■ Set problem ■
Retype the material word for word.

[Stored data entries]

****************

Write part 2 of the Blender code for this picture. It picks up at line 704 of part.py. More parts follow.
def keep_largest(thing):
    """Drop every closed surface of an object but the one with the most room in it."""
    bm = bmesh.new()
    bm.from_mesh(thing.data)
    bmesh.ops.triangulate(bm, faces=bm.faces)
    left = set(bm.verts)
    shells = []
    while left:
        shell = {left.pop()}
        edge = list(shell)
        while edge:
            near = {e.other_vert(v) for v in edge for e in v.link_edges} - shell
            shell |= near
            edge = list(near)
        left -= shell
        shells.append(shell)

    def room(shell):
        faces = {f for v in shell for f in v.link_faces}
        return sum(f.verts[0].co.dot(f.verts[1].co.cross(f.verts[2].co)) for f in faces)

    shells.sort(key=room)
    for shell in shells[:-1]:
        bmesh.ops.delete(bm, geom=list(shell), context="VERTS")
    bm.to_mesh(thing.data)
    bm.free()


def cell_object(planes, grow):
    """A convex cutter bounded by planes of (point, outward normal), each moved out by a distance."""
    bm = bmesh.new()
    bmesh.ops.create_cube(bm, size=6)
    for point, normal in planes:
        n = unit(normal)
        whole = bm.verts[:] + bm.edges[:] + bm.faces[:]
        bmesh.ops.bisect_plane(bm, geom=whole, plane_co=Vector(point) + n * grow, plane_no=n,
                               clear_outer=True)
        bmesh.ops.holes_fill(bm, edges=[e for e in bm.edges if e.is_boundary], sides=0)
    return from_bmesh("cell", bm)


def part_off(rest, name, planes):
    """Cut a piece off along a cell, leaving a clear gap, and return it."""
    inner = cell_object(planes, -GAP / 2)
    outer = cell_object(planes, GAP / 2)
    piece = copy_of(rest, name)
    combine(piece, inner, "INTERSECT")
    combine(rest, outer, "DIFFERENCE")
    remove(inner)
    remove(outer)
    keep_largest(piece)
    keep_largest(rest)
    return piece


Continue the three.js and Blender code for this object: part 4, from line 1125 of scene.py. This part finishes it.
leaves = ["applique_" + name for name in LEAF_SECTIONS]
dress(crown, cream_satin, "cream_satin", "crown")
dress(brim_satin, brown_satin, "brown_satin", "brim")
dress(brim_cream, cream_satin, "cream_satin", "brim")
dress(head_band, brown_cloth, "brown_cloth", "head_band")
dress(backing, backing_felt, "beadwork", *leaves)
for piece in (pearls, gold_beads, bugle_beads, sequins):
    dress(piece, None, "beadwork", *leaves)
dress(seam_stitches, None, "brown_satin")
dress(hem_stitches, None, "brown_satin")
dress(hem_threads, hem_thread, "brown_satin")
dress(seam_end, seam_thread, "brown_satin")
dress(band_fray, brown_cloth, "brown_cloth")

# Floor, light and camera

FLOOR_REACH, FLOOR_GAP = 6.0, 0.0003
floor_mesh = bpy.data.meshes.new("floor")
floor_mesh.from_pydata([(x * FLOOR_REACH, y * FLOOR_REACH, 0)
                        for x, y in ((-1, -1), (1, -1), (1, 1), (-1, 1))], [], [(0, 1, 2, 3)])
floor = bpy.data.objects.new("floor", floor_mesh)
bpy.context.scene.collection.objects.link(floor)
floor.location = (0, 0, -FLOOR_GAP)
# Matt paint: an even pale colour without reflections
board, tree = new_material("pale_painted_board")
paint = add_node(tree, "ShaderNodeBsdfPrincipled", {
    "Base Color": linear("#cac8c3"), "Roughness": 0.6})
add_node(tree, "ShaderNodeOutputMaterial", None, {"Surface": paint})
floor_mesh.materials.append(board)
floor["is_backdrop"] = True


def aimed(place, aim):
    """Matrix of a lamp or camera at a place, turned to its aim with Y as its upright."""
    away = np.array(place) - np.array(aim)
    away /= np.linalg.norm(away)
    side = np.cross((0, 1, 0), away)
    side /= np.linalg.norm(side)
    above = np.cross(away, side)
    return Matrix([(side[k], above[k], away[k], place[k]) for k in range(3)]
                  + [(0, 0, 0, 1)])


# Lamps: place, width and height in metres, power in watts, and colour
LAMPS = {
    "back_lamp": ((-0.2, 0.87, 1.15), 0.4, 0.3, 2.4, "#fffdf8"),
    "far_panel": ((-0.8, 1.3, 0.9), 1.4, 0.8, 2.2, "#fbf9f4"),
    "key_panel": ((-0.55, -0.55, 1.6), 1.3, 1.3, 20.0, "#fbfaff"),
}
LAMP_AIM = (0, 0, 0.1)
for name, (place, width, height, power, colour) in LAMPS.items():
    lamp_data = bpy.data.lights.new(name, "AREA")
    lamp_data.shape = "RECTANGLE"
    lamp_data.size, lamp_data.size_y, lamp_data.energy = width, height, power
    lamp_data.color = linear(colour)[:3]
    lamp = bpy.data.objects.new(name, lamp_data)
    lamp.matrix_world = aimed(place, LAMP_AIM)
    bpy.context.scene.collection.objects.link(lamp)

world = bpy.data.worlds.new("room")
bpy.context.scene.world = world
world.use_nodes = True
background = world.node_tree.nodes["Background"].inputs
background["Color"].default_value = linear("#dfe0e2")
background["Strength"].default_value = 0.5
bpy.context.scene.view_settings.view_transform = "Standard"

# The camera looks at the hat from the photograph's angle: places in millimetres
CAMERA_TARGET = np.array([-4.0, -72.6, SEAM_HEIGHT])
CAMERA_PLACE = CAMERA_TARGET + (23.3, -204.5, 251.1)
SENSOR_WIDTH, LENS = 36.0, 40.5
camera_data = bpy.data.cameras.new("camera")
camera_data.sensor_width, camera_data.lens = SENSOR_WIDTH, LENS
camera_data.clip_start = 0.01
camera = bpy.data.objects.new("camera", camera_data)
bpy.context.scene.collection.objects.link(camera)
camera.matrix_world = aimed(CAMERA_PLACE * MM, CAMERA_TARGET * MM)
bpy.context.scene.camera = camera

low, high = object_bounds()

****************

■ Exercise output ■
Write part 2 of the Blender code for this picture. It picks up at line 704 of part.py. More parts follow.
def keep_largest(thing):
    """Drop every closed surface of an object but the one with the most room in it."""
    bm = bmesh.new()
    bm.from_mesh(thing.data)
    bmesh.ops.triangulate(bm, faces=bm.faces)
    left = set(bm.verts)
    shells = []
    while left:
        shell = {left.pop()}
        edge = list(shell)
        while edge:
            near = {e.other_vert(v) for v in edge for e in v.link_edges} - shell
            shell |= near
            edge = list(near)
        left -= shell
        shells.append(shell)

    def room(shell):
        faces = {f for v in shell for f in v.link_faces}
        return sum(f.verts[0].co.dot(f.verts[1].co.cross(f.verts[2].co)) for f in faces)

    shells.sort(key=room)
    for shell in shells[:-1]:
        bmesh.ops.delete(bm, geom=list(shell), context="VERTS")
    bm.to_mesh(thing.data)
    bm.free()


def cell_object(planes, grow):
    """A convex cutter bounded by planes of (point, outward normal), each moved out by a distance."""
    bm = bmesh.new()
    bmesh.ops.create_cube(bm, size=6)
    for point, normal in planes:
        n = unit(normal)
        whole = bm.verts[:] + bm.edges[:] + bm.faces[:]
        bmesh.ops.bisect_plane(bm, geom=whole, plane_co=Vector(point) + n * grow, plane_no=n,
                               clear_outer=True)
        bmesh.ops.holes_fill(bm, edges=[e for e in bm.edges if e.is_boundary], sides=0)
    return from_bmesh("cell", bm)


def part_off(rest, name, planes):
    """Cut a piece off along a cell, leaving a clear gap, and return it."""
    inner = cell_object(planes, -GAP / 2)
    outer = cell_object(planes, GAP / 2)
    piece = copy_of(rest, name)
    combine(piece, inner, "INTERSECT")
    combine(rest, outer, "DIFFERENCE")
    remove(inner)
    remove(outer)
    keep_largest(piece)
    keep_largest(rest)
    return piece


Continue the three.js and Blender code for this object: part 4, from line 1125 of scene.py. This part finishes it.
leaves = ["applique_" + name for name in LEAF_SECTIONS]
dress(crown, cream_satin, "cream_satin", "crown")
dress(brim_satin, brown_satin, "brown_satin", "brim")
dress(brim_cream, cream_satin, "cream_satin", "brim")
dress(head_band, brown_cloth, "brown_cloth", "head_band")
dress(backing, backing_felt, "beadwork", *leaves)
for piece in (pearls, gold_beads, bugle_beads, sequins):
    dress(piece, None, "beadwork", *leaves)
dress(seam_stitches, None, "brown_satin")
dress(hem_stitches, None, "brown_satin")
dress(hem_threads, hem_thread, "brown_satin")
dress(seam_end, seam_thread, "brown_satin")
dress(band_fray, brown_cloth, "brown_cloth")

# Floor, light and camera

FLOOR_REACH, FLOOR_GAP = 6.0, 0.0003
floor_mesh = bpy.data.meshes.new("floor")
floor_mesh.from_pydata([(x * FLOOR_REACH, y * FLOOR_REACH, 0)
                        for x, y in ((-1, -1), (1, -1), (1, 1), (-1, 1))], [], [(0, 1, 2, 3)])
floor = bpy.data.objects.new("floor", floor_mesh)
bpy.context.scene.collection.objects.link(floor)
floor.location = (0, 0, -FLOOR_GAP)
# Matt paint: an even pale colour without reflections
board, tree = new_material("pale_painted_board")
paint = add_node(tree, "ShaderNodeBsdfPrincipled", {
    "Base Color": linear("#cac8c3"), "Roughness": 0.6})
add_node(tree, "ShaderNodeOutputMaterial", None, {"Surface": paint})
floor_mesh.materials.append(board)
floor["is_backdrop"] = True


def aimed(place, aim):
    """Matrix of a lamp or camera at a place, turned to its aim with Y as its upright."""
    away = np.array(place) - np.array(aim)
    away /= np.linalg.norm(away)
    side = np.cross((0, 1, 0), away)
    side /= np.linalg.norm(side)
    above = np.cross(away, side)
    return Matrix([(side[k], above[k], away[k], place[k]) for k in range(3)]
                  + [(0, 0, 0, 1)])


# Lamps: place, width and height in metres, power in watts, and colour
LAMPS = {
    "back_lamp": ((-0.2, 0.87, 1.15), 0.4, 0.3, 2.4, "#fffdf8"),
    "far_panel": ((-0.8, 1.3, 0.9), 1.4, 0.8, 2.2, "#fbf9f4"),
    "key_panel": ((-0.55, -0.55, 1.6), 1.3, 1.3, 20.0, "#fbfaff"),
}
LAMP_AIM = (0, 0, 0.1)
for name, (place, width, height, power, colour) in LAMPS.items():
    lamp_data = bpy.data.lights.new(name, "AREA")
    lamp_data.shape = "RECTANGLE"
    lamp_data.size, lamp_data.size_y, lamp_data.energy = width, height, power
    lamp_data.color = linear(colour)[:3]
    lamp = bpy.data.objects.new(name, lamp_data)
    lamp.matrix_world = aimed(place, LAMP_AIM)
    bpy.context.scene.collection.objects.link(lamp)

world = bpy.data.worlds.new("room")
bpy.context.scene.world = world
world.use_nodes = True
background = world.node_tree.nodes["Background"].inputs
background["Color"].default_value = linear("#dfe0e2")
background["Strength"].default_value = 0.5
bpy.context.scene.view_settings.view_transform = "Standard"

# The camera looks at the hat from the photograph's angle: places in millimetres
CAMERA_TARGET = np.array([-4.0, -72.6, SEAM_HEIGHT])
CAMERA_PLACE = CAMERA_TARGET + (23.3, -204.5, 251.1)
SENSOR_WIDTH, LENS = 36.0, 40.5
camera_data = bpy.data.cameras.new("camera")
camera_data.sensor_width, camera_data.lens = SENSOR_WIDTH, LENS
camera_data.clip_start = 0.01
camera = bpy.data.objects.new("camera", camera_data)
bpy.context.scene.collection.objects.link(camera)
camera.matrix_world = aimed(CAMERA_PLACE * MM, CAMERA_TARGET * MM)
bpy.context.scene.camera = camera

low, high = object_bounds()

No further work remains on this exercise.